Lesson 11: Provides for Perfection
Matthew 5:48 – “You therefore must be perfect, as your heavenly Father is perfect.”
In considering the threefold demand dealt with in the last chapter, we come first in order to the demand for perfection. The answer of the Will of God to that demand may be briefly stated.
God's Will is perfect, because by Him man was created, and He alone, therefore, is able to make such laws as shall ensure man's perfection.
This is coming in a statement of the simplest kind. We as Christians all profess to believe God has given us our being, and in a deep conviction of that truth lies the reason why we should yield ourselves wholly to His government in order that we may attain perfection of being.
Perhaps it is necessary to emphasize this initial fact, for often the teacher's greatest difficulty is to get people to accept the truth of the truth they accept. When Daniel, as the interpreter of the Divine message to Belshazzar, named the sin of that monarch which was about to be punished, he did not mention the sins of impurity, drunkenness, or sacrilege, though he had been guilty of all these. He declared the sin which lies at the root of all sins, because it has to do with man's relation to God — "The God in whose hand is your breath, and whose are all your ways, you have not honored" (Daniel 5:23). In that charge we are reminded of the fact that our very being, in all its powers and possibilities, is of Divine origin.
Paul, preaching to the Athenians on Mars' Hill, makes the same statement, in terms, if possible, more explicit — "In Him we live and move and have our being" (Acts 17:28). We are the creation of God. Spirit, soul, and body, each in its own possibility; and the one being, resulting from the union, is the result of Divine conception and creation. Every human being is an individual thought of God. God therefore knows the potentiality of each of us, and the line of our development, and it is only as we are able to discover His Will and obey it that we shall move along the one to the full realization of the other.
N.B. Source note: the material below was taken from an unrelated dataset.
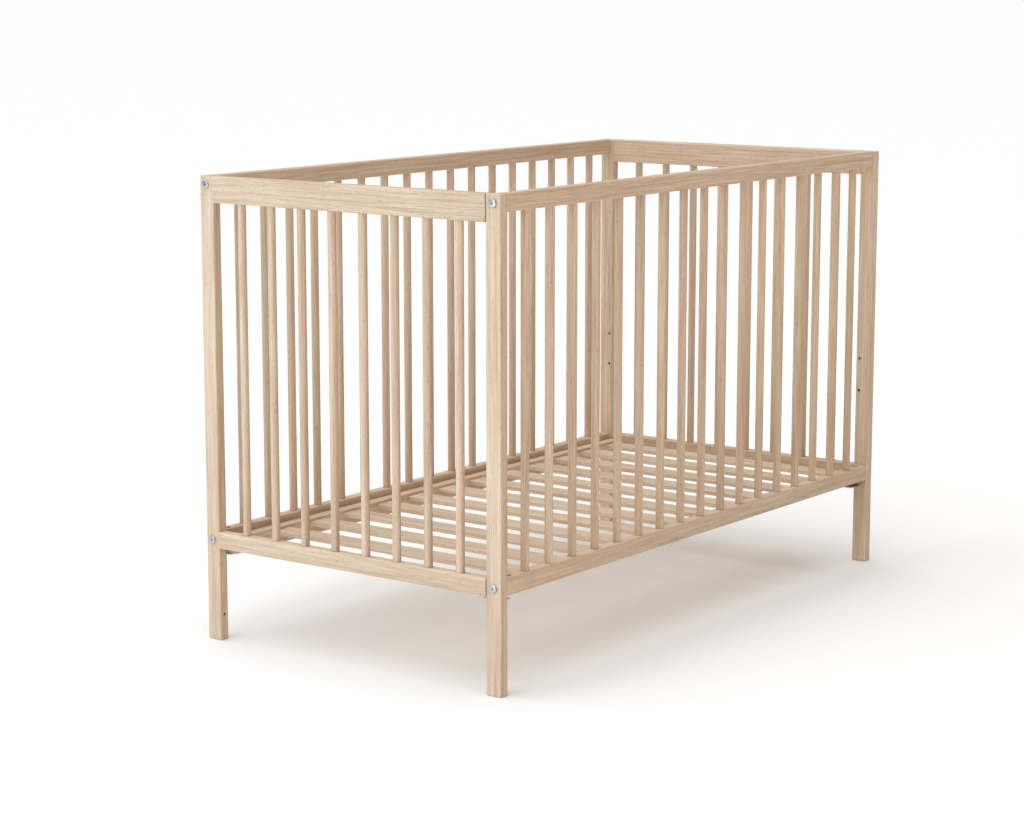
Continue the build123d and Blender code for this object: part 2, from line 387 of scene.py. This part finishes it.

The complete foolishness of conditioning conduct by the thoughts or wishes of other human beings is clearly seen in the light of this fact. To the declaration of John that “No one has ever seen God at any time" (John 1:18), we all agree. Not so readily do we agree with the statement that no man has seen MAN at any time, yet it is equally true. The outward form and tone of voice are familiar, but my friend who lives in the body I touch, and gives his thought through the speech I hear, I have never yet seen. No man knows perfectly and completely his fellow man. The mother that bore me, the wife of my heart, the children of my love, do not know me. They are all familiar with the sound of my voice, the touch of my hand, and my step on the stair; but all the depths that lie behind, held for ever sacred from the possibility of intrusion, of these they have no complete knowledge.
Let’s pray: Lord, without Your help, we have no chance of being perfect. You have asked us to be perfect and have given us the ability to be perfect. That ability only comes through You! Help us, Lord; we need Your help! In the name of Jesus we pray. Amen.